• **The problem**
Begin with the first line of the entries below and reproduce each line exactly, ending with the line that holds "Turn this picture".

--- Start of Record excerpts ---

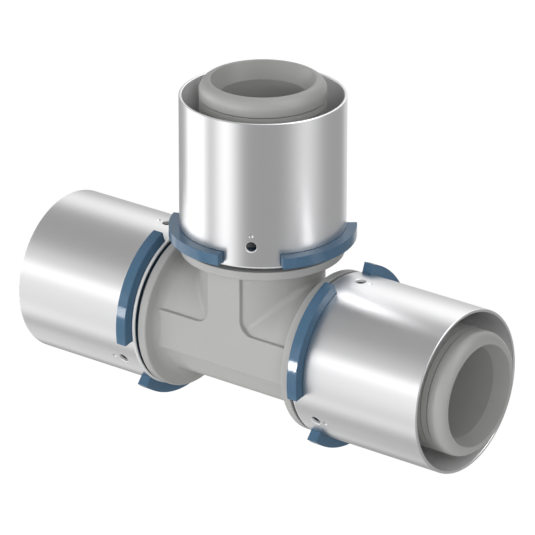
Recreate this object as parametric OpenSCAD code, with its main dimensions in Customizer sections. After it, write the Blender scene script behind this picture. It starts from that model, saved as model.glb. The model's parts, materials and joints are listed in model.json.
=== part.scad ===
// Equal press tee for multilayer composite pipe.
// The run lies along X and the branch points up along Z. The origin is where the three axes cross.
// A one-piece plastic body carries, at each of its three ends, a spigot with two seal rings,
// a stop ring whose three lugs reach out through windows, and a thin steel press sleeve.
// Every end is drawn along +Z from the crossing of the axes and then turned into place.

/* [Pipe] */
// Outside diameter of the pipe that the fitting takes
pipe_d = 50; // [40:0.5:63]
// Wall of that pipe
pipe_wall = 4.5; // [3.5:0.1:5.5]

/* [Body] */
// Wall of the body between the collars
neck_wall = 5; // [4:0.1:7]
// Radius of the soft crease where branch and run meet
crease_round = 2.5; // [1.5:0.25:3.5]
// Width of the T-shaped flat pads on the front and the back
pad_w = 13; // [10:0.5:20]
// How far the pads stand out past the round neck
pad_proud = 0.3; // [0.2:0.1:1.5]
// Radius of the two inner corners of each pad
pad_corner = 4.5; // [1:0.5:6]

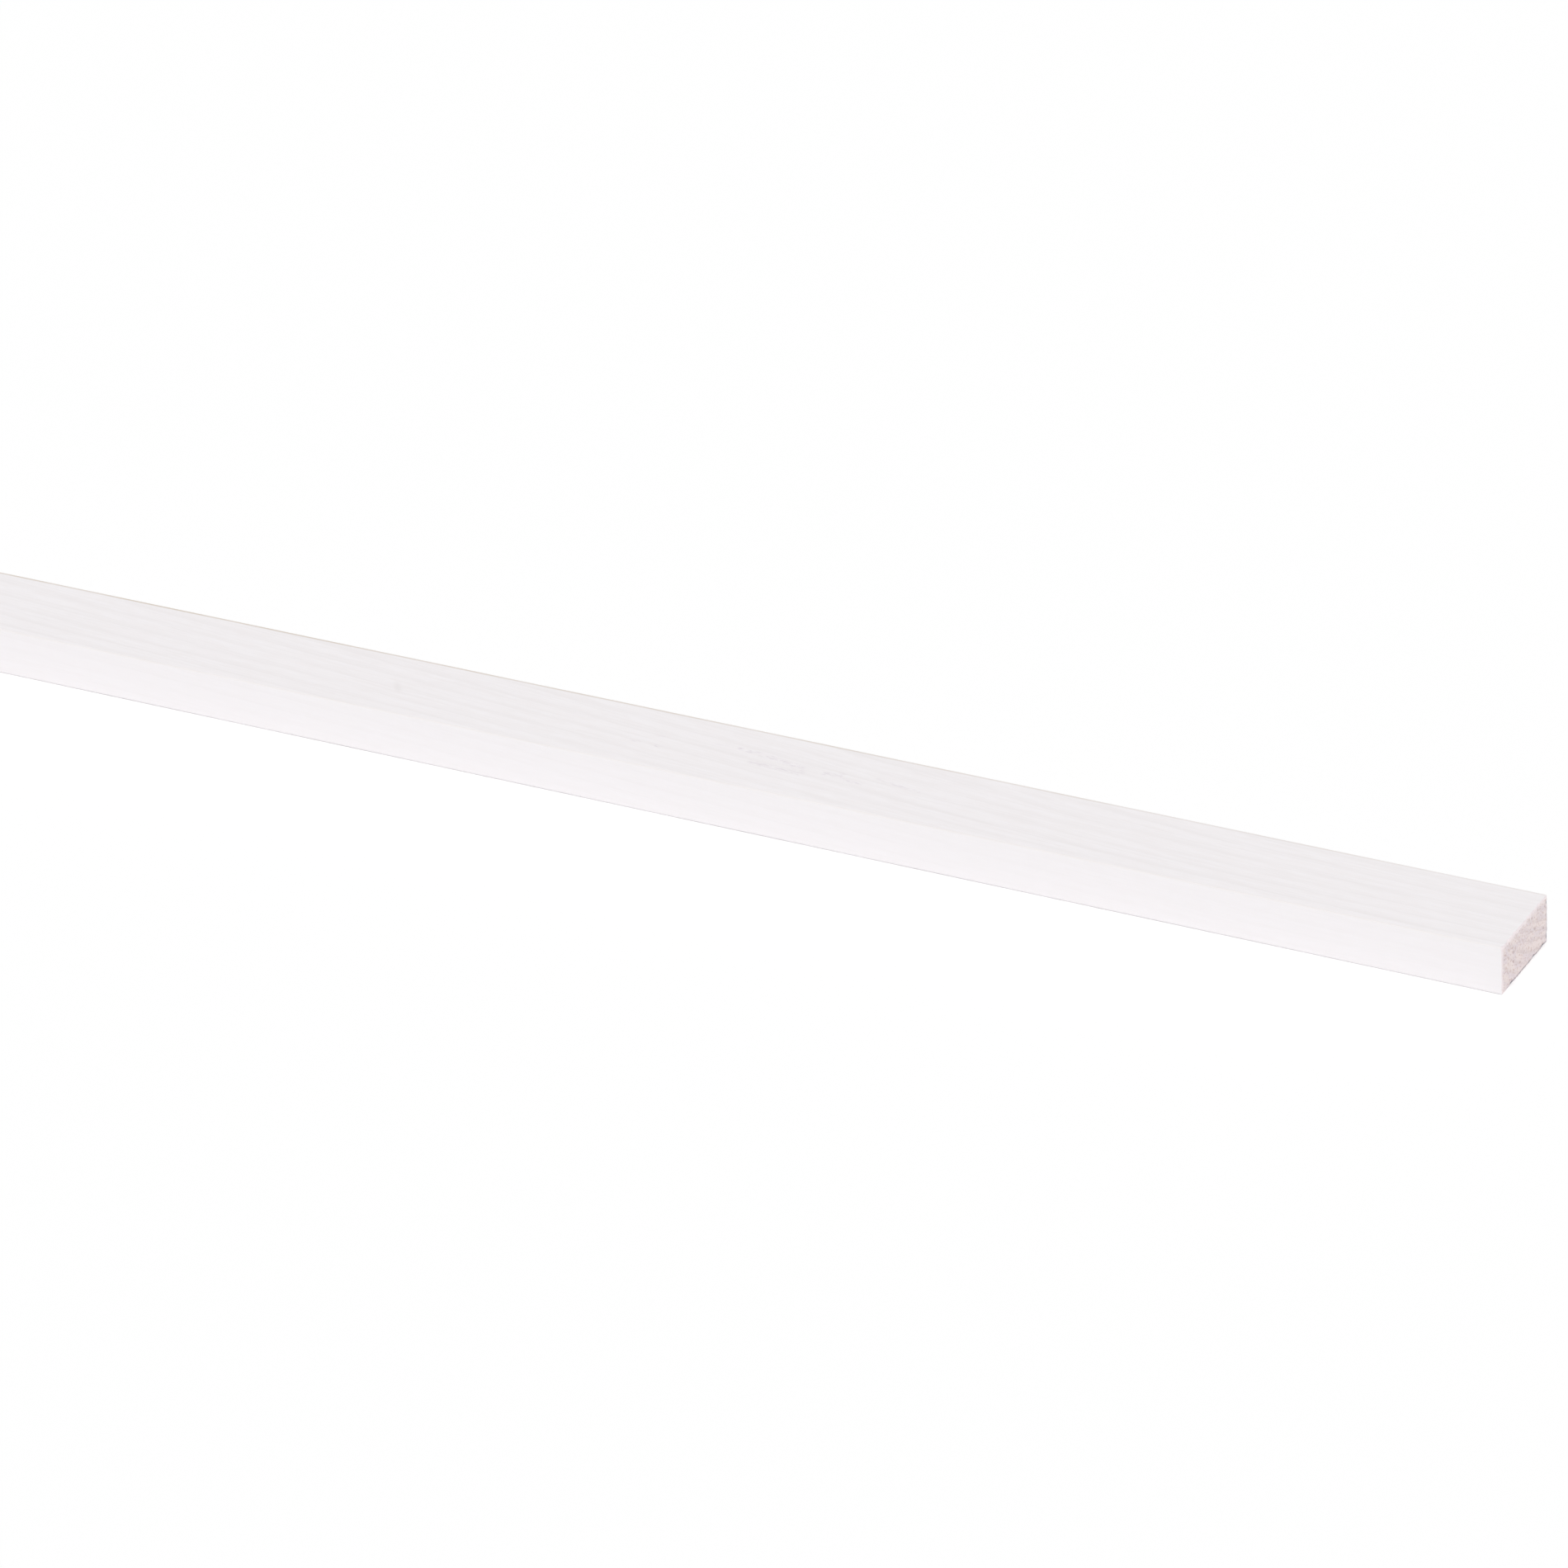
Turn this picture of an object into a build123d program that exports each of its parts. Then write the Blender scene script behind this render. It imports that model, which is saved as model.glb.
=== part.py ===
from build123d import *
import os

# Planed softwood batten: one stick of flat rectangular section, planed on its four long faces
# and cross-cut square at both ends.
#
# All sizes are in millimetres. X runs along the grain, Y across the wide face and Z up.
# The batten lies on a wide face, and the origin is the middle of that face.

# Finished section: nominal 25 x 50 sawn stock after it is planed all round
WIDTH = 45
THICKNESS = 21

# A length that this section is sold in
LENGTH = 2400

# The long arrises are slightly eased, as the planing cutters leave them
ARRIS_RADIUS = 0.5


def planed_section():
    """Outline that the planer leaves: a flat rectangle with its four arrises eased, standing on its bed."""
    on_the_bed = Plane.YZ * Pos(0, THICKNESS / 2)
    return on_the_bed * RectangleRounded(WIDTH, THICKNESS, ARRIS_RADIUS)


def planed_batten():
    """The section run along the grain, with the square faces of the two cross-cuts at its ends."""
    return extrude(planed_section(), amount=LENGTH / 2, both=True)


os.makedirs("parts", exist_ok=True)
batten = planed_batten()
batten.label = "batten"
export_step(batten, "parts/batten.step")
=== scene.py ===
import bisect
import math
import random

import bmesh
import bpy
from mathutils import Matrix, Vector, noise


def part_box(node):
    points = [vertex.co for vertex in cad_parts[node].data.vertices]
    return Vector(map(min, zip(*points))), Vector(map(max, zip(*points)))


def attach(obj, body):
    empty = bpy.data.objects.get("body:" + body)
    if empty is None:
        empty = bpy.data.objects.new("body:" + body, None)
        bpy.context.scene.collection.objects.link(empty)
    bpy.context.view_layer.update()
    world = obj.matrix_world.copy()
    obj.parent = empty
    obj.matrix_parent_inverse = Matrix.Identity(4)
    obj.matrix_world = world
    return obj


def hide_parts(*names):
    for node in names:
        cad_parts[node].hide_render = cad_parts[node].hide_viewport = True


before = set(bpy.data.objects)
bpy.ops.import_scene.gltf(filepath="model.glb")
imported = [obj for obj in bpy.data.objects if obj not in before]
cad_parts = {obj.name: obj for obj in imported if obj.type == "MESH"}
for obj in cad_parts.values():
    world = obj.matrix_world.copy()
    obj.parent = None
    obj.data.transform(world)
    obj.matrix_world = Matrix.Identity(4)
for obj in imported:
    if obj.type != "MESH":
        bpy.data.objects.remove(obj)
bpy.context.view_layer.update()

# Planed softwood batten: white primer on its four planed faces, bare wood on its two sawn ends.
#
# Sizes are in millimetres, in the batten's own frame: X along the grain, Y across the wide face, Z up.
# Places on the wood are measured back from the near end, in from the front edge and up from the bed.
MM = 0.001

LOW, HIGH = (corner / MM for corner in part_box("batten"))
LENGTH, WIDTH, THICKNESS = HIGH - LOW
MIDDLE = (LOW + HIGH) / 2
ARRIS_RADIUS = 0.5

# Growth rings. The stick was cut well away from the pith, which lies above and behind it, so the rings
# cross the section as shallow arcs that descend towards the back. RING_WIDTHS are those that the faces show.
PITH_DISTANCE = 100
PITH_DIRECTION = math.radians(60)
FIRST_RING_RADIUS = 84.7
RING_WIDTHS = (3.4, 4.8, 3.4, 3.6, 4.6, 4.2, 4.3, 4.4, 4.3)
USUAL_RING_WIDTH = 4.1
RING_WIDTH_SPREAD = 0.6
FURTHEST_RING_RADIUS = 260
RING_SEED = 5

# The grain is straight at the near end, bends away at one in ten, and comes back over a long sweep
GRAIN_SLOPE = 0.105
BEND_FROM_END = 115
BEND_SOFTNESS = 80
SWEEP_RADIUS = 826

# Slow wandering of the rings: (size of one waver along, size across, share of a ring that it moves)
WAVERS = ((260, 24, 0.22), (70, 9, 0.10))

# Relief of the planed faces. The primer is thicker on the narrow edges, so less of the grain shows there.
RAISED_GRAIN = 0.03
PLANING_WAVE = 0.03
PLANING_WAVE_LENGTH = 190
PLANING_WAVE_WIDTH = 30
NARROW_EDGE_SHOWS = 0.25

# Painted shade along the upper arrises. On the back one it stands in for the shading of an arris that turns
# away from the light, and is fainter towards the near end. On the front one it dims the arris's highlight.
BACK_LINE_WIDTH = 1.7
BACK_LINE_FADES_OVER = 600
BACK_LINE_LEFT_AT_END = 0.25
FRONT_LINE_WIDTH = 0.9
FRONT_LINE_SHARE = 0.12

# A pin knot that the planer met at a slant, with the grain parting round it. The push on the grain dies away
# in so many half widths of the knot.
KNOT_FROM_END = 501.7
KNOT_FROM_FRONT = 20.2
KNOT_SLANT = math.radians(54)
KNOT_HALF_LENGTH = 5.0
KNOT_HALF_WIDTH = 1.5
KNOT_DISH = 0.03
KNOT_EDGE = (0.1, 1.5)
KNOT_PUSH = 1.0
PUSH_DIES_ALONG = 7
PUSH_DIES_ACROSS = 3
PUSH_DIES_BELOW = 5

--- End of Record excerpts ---

• **Solution to this task**
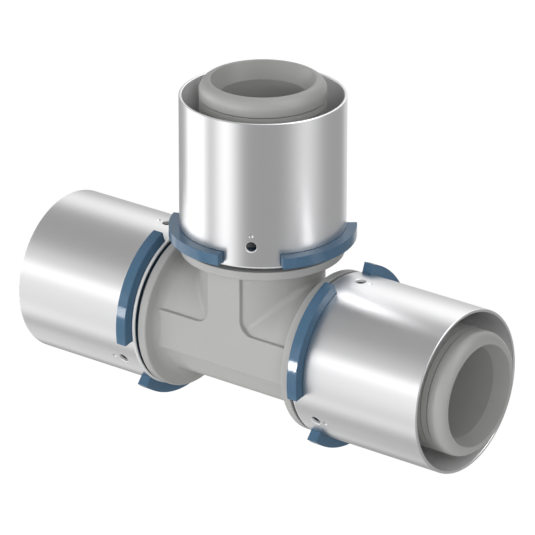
Recreate this object as parametric OpenSCAD code, with its main dimensions in Customizer sections. After it, write the Blender scene script behind this picture. It starts from that model, saved as model.glb. The model's parts, materials and joints are listed in model.json.
=== part.scad ===
// Equal press tee for multilayer composite pipe.
// The run lies along X and the branch points up along Z. The origin is where the three axes cross.
// A one-piece plastic body carries, at each of its three ends, a spigot with two seal rings,
// a stop ring whose three lugs reach out through windows, and a thin steel press sleeve.
// Every end is drawn along +Z from the crossing of the axes and then turned into place.

/* [Pipe] */
// Outside diameter of the pipe that the fitting takes
pipe_d = 50; // [40:0.5:63]
// Wall of that pipe
pipe_wall = 4.5; // [3.5:0.1:5.5]

/* [Body] */
// Wall of the body between the collars
neck_wall = 5; // [4:0.1:7]
// Radius of the soft crease where branch and run meet
crease_round = 2.5; // [1.5:0.25:3.5]
// Width of the T-shaped flat pads on the front and the back
pad_w = 13; // [10:0.5:20]
// How far the pads stand out past the round neck
pad_proud = 0.3; // [0.2:0.1:1.5]
// Radius of the two inner corners of each pad
pad_corner = 4.5; // [1:0.5:6]

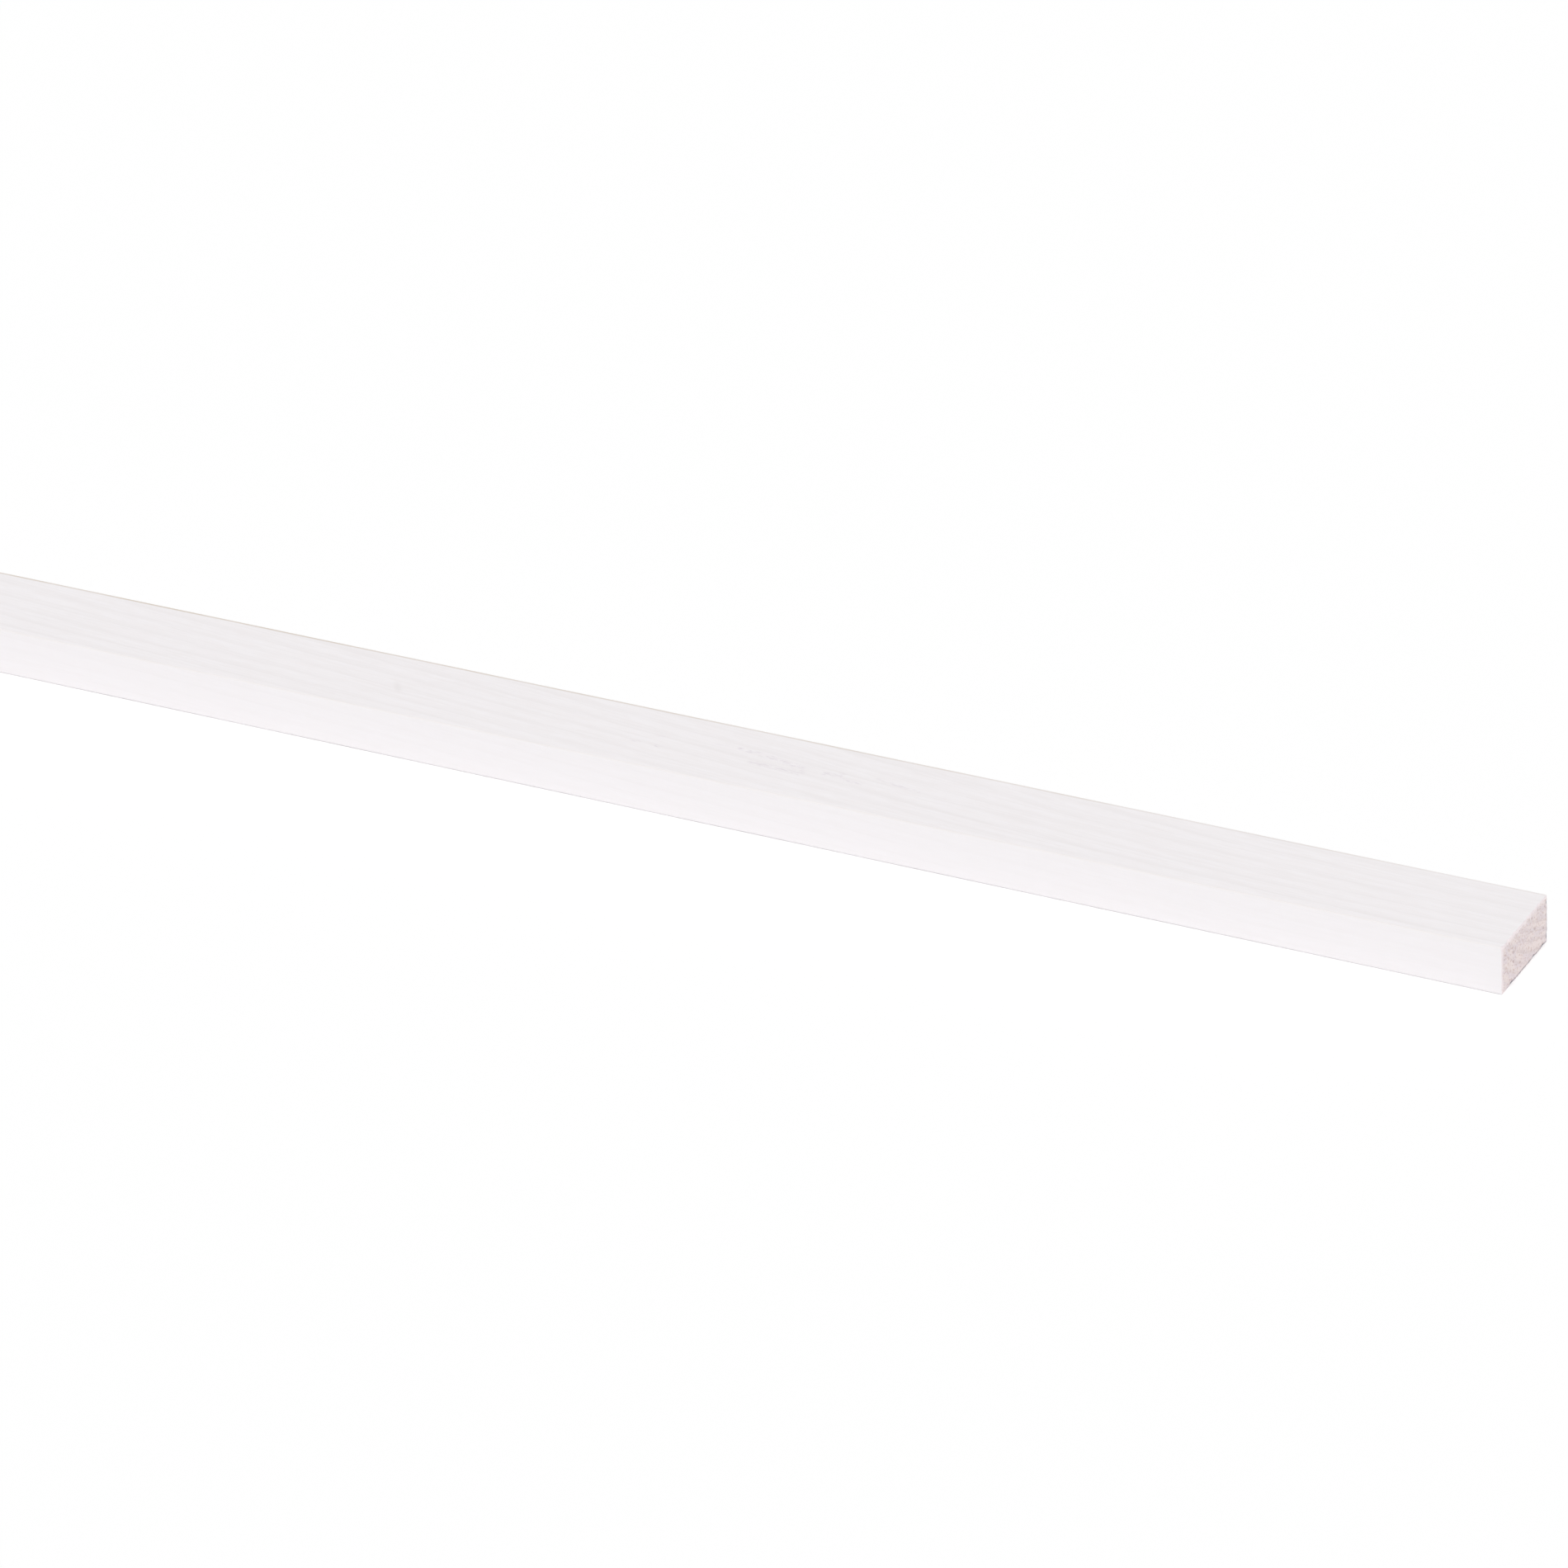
Turn this picture of an object into a build123d program that exports each of its parts. Then write the Blender scene script behind this render. It imports that model, which is saved as model.glb.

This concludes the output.